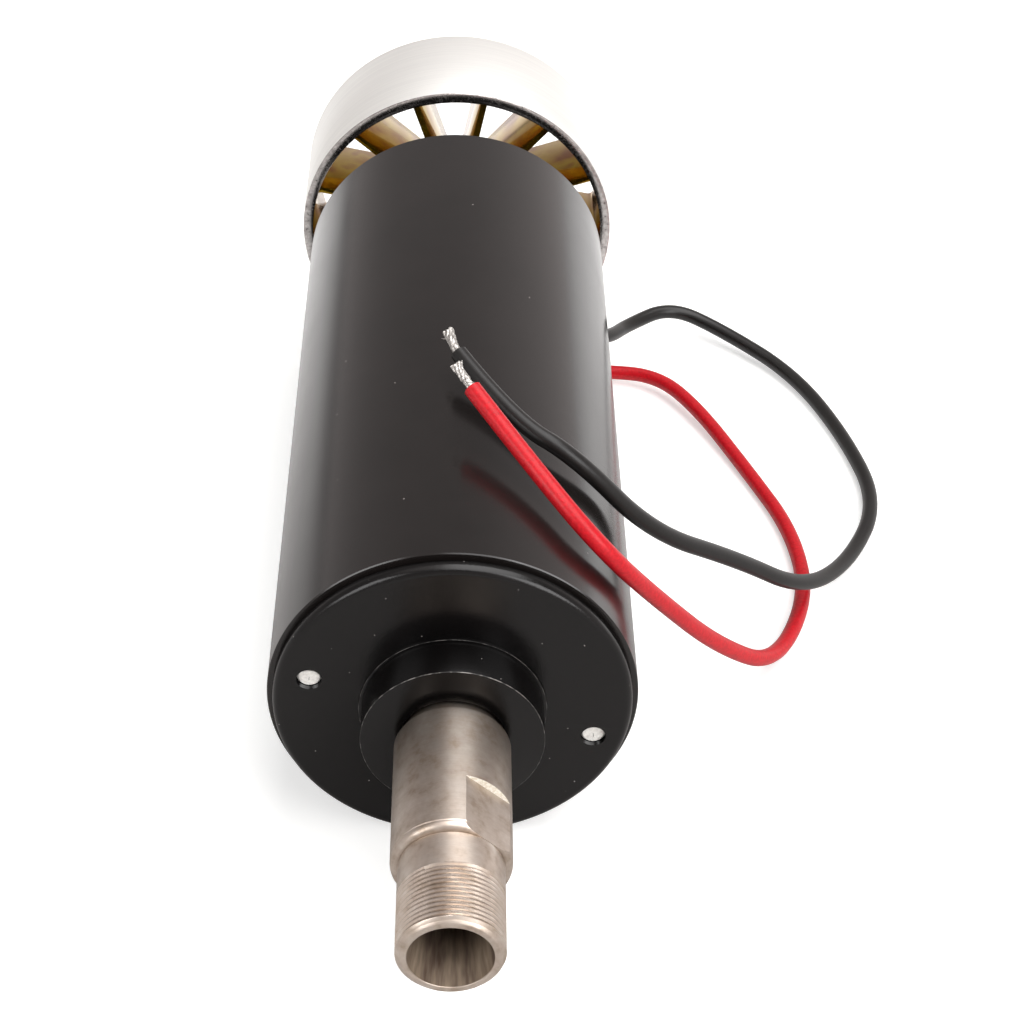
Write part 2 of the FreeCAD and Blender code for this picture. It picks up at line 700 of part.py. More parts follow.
def brush_plate():
    plate = sleeve(TUBE_BORE_R - PLATE_CLEARANCE, PLATE_BORE_R, PLATE_FRONT, REAR_SPIGOT)
    for angle in BOLT_ANGLES:
        x, z = polar(BOLT_CIRCLE_R, angle)
        plate = plate.cut(rod(BOLT_HOLE_R, PLATE_FRONT - SLACK, REAR_SPIGOT + SLACK, x, z))
    return plate


def brush_terminal(angle, outer_r):
    half = TERMINAL_WIDTH / 2
    top = LEAD_Y + LEAD_R
    tab = block(-half, half, REAR_SPIGOT, top, outer_r - TERMINAL_THICKNESS, outer_r)
    return spin(tab, angle)


def magnet(angle):
    return sector(MAGNET_R, MAGNET_FACE_R,
                  angle - MAGNET_HALF_ANGLE, angle + MAGNET_HALF_ANGLE,
                  MAGNET_START, MAGNET_END)


def fan_impeller():
    """Ducted axial fan: hub, straight radial blades and outer ring in one."""
    ring_bore = RING_R - RING_WALL
    fan = rod(RING_R, FAN_FRONT, FAN_REAR)
    rims = circles(fan, RING_R, FAN_FRONT) + circles(fan, RING_R, FAN_REAR)
    fan = fan.makeChamfer(RING_EDGE, rims)
    half_step = 180.0 / BLADES
    window = sector(ring_bore, HUB_R, -half_step, half_step, FAN_FRONT - SLACK, FAN_REAR + SLACK)
    half_blade = BLADE_THICKNESS / 2
    side = block(-half_blade, half_blade, FAN_FRONT - 2 * SLACK, FAN_REAR + 2 * SLACK,
                 0, RING_R)
    window = window.cut(spin(side, -half_step)).cut(spin(side, half_step))
    corners = [e for e in window.Edges
               if isinstance(e.Curve, Part.Line) and e.Length > RING_LENGTH]
    window = window.makeFillet(BLADE_ROOT, corners)
    for i in range(BLADES):
        fan = fan.cut(spin(window, BLADE_PHASE + half_step + 360.0 * i / BLADES))
    fan = fan.cut(sleeve(ring_bore, HUB_R, FAN_FRONT - SLACK, BLADE_FRONT))
    fan = fan.cut(rod(HUB_R + SLACK, FAN_FRONT - SLACK, HUB_FRONT))
    fan = fan.cut(rod(HUB_SINK_R, HUB_SEAT, FAN_REAR + SLACK))
    return fan.cut(rod(REAR_BORE_R, FAN_FRONT, FAN_REAR))


def fan_spacer():
    return sleeve(SPACER_R, REAR_BORE_R, REAR_RACE_END, HUB_FRONT)


def fan_washer():
    hole_r = SCREW_R + FAN_WASHER_CLEARANCE
    return sleeve(FAN_WASHER_R, hole_r, HUB_SEAT, HUB_SEAT + FAN_WASHER_THICKNESS)


def fan_screw():
    seat = HUB_SEAT + FAN_WASHER_THICKNESS
    shank_start = SHAFT_REAR - SCREW_LENGTH + SHAFT_END_GAP
    screw = rod(SCREW_R, shank_start, seat)
    head = rod(SCREW_HEAD_R, seat, seat + SCREW_HEAD_HEIGHT)
    socket_start = seat + SCREW_HEAD_HEIGHT - SOCKET_DEPTH
    socket = hexagon(SOCKET_ACROSS, socket_start, seat + SCREW_HEAD_HEIGHT + SLACK)
    return screw.fuse(head.cut(socket)).removeSplitter()


def lead_grommet(angle):
    """Rubber bush round a lead where it leaves the rear cover's rim."""
    up = vec(0, 0, 1)
    inner = POCKET_OUTER_R - GROMMET_INNER_REACH
    outer = COVER_R + GROMMET_LIP
    bush = Part.makeCylinder(GROMMET_R, outer - inner, vec(0, LEAD_Y, inner), up)
    lip = Part.makeCylinder(GROMMET_LIP_R, GROMMET_LIP, vec(0, LEAD_Y, COVER_R), up)
    bore = Part.makeCylinder(LEAD_R + GROMMET_FIT, outer, vec(0, LEAD_Y, SLACK), up)
    return spin(bush.fuse(lip).cut(bore).removeSplitter(), angle)


def lead(name, points):
    """Tube along straight runs joined by tangent arcs."""
    edges = []
    here = points[0]
    for i in range(1, len(points) - 1):
        before, corner, after = points[i - 1], points[i], points[i + 1]
        arriving = corner - before
        leaving = after - corner
        shorter = min(arriving.Length, leaving.Length)
        turn = arriving.getAngle(leaving)
        tangent = ARC_SHARE * shorter
        radius = tangent / math.tan(turn / 2)
        arriving.normalize()
        leaving.normalize()
        start = corner - arriving * tangent
        end = corner + leaving * tangent
        bisector = leaving - arriving
        bisector.normalize()
        centre = corner + bisector * (radius / math.cos(turn / 2))
        inward = corner - centre
        inward.normalize()
        middle = centre + inward * radius
        edges.append(Part.LineSegment(here, start).toShape())
        edges.append(Part.Arc(start, middle, end).toShape())
        here = end
        print(name, "point", i, "turn", round(math.degrees(turn)), "radius", round(radius, 1))
    edges.append(Part.LineSegment(here, points[-1]).toShape())
    path = Part.Wire(edges)
    direction = points[1] - points[0]
    section = Part.Wire(Part.Circle(points[0], direction, LEAD_R).toShape())
    tube = path.makePipeShell([section], True, False)
    expected = math.pi * LEAD_R ** 2 * path.Length
    print(name, "volume", round(tube.Volume, 1), "section times length", round(expected, 1))
    return tube


def lead_tip(points, length):
    direction = points[-1] - points[-2]
    return Part.makeCylinder(TIP_R, length, points[-1], direction)


def route(angle, start_r, points):
    x, z = polar(start_r, angle)
    return [vec(x, LEAD_Y, z)] + [vec(*point) for point in points]


nodes = {}
nodes["housing_tube"] = housing_tube()
nodes["front_cover"] = front_cover()
nodes["rear_cover"] = rear_cover()
nodes["tie_bolts"] = Part.makeCompound([tie_bolt(a) for a in BOLT_ANGLES])
nodes["tie_bolt_washers"] = Part.makeCompound([bolt_washer(a) for a in BOLT_ANGLES])
nodes["magnet_north"] = magnet(MAGNET_ANGLES[0])
nodes["magnet_south"] = magnet(MAGNET_ANGLES[1])

front_bearing = bearing(FRONT_RACE, FRONT_WIDTH, FRONT_BORE_R, FRONT_OUTER_R,
                        FRONT_BALL_R, FRONT_BALLS)
nodes["front_bearing_inner_race"] = front_bearing[0]
nodes["front_bearing_outer_race"] = front_bearing[1]
nodes["front_bearing_balls"] = front_bearing[2]
nodes["front_bearing_cage"] = front_bearing[3]
nodes["front_bearing_shields"] = front_bearing[4]
rear_bearing = bearing(REAR_RACE, REAR_WIDTH, REAR_BORE_R, REAR_OUTER_R,
                       REAR_BALL_R, REAR_BALLS)
nodes["rear_bearing_inner_race"] = rear_bearing[0]
nodes["rear_bearing_outer_race"] = rear_bearing[1]
nodes["rear_bearing_balls"] = rear_bearing[2]
nodes["rear_bearing_cage"] = rear_bearing[3]
nodes["rear_bearing_shields"] = rear_bearing[4]
nodes["bearing_circlip"] = circlip()
nodes["wave_washer"] = wave_washer()

nodes["collet_chuck"] = collet_chuck()
nodes["motor_shaft"] = motor_shaft()
nodes["armature_core"] = slotted_disc(CORE_R, CORE_FRONT, CORE_REAR)
nodes["end_insulators"] = end_insulators()
nodes["armature_winding"] = armature_winding()
nodes["commutator_hub"] = commutator_hub()
nodes["commutator_bars"] = commutator_bars()

nodes["carbon_brush_top"] = carbon_brush(BRUSH_ANGLES[0])
nodes["carbon_brush_bottom"] = carbon_brush(BRUSH_ANGLES[1])
nodes["brush_spring_top"] = brush_spring(BRUSH_ANGLES[0])
nodes["brush_spring_bottom"] = brush_spring(BRUSH_ANGLES[1])
nodes["brush_holders"] = Part.makeCompound([brush_holder(a) for a in BRUSH_ANGLES])
nodes["brush_plate"] = brush_plate()
nodes["brush_terminals"] = Part.makeCompound([
    brush_terminal(BLACK_ANGLE, BLACK_START_R),
    brush_terminal(RED_ANGLE, RED_START_R),
])

nodes["fan_impeller"] = fan_impeller()
nodes["fan_spacer"] = fan_spacer()
nodes["fan_washer"] = fan_washer()
nodes["fan_screw"] = fan_screw()

black_points = route(BLACK_ANGLE, BLACK_START_R, BLACK_ROUTE)
red_points = route(RED_ANGLE, RED_START_R, RED_ROUTE)
nodes["lead_grommets"] = Part.makeCompound([lead_grommet(BLACK_ANGLE), lead_grommet(RED_ANGLE)])
nodes["black_lead"] = lead("black_lead", black_points)
nodes["red_lead"] = lead("red_lead", red_points)
nodes["black_lead_tip"] = lead_tip(black_points, BLACK_TIP_LENGTH)
nodes["red_lead_tip"] = lead_tip(red_points, RED_TIP_LENGTH)

for name, shape in nodes.items():
    if not shape.isValid():
        print("not valid:", name)
    shape.exportStep("parts/" + name + ".step")
print(len(nodes), "nodes")
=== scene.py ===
import math
import random

import bmesh
import bpy
from mathutils import Matrix, Vector


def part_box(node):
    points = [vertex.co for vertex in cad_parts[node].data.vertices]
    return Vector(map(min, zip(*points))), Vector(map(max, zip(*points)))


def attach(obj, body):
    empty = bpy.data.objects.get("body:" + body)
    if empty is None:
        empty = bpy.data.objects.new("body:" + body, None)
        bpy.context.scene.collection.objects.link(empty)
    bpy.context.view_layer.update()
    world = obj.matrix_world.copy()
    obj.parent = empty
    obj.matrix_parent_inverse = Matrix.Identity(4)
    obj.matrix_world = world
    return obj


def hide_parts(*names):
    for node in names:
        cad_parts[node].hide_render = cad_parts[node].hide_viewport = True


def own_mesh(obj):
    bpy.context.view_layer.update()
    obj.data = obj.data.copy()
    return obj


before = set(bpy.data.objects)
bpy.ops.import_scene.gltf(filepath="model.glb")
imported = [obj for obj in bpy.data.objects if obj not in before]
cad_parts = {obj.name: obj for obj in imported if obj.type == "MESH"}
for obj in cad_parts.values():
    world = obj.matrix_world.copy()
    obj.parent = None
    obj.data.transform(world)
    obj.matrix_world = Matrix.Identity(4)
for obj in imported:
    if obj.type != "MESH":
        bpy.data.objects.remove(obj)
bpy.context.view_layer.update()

# Motor spindle: the looks of a brushed spindle motor with a collet chuck nose.
# Metres, in the frame of the solids: +Y runs along the motor axis from the
# front cover to the fan, +Z is up, and the motor lies on its side.

MM = 0.001
ORIGIN = (0.0, 0.0, 0.0)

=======

Find the word "True" in the data and copy out each line where it turns up.

    tube = path.makePipeShell([section], True, False)
        cad_parts[node].hide_render = cad_parts[node].hide_viewport = True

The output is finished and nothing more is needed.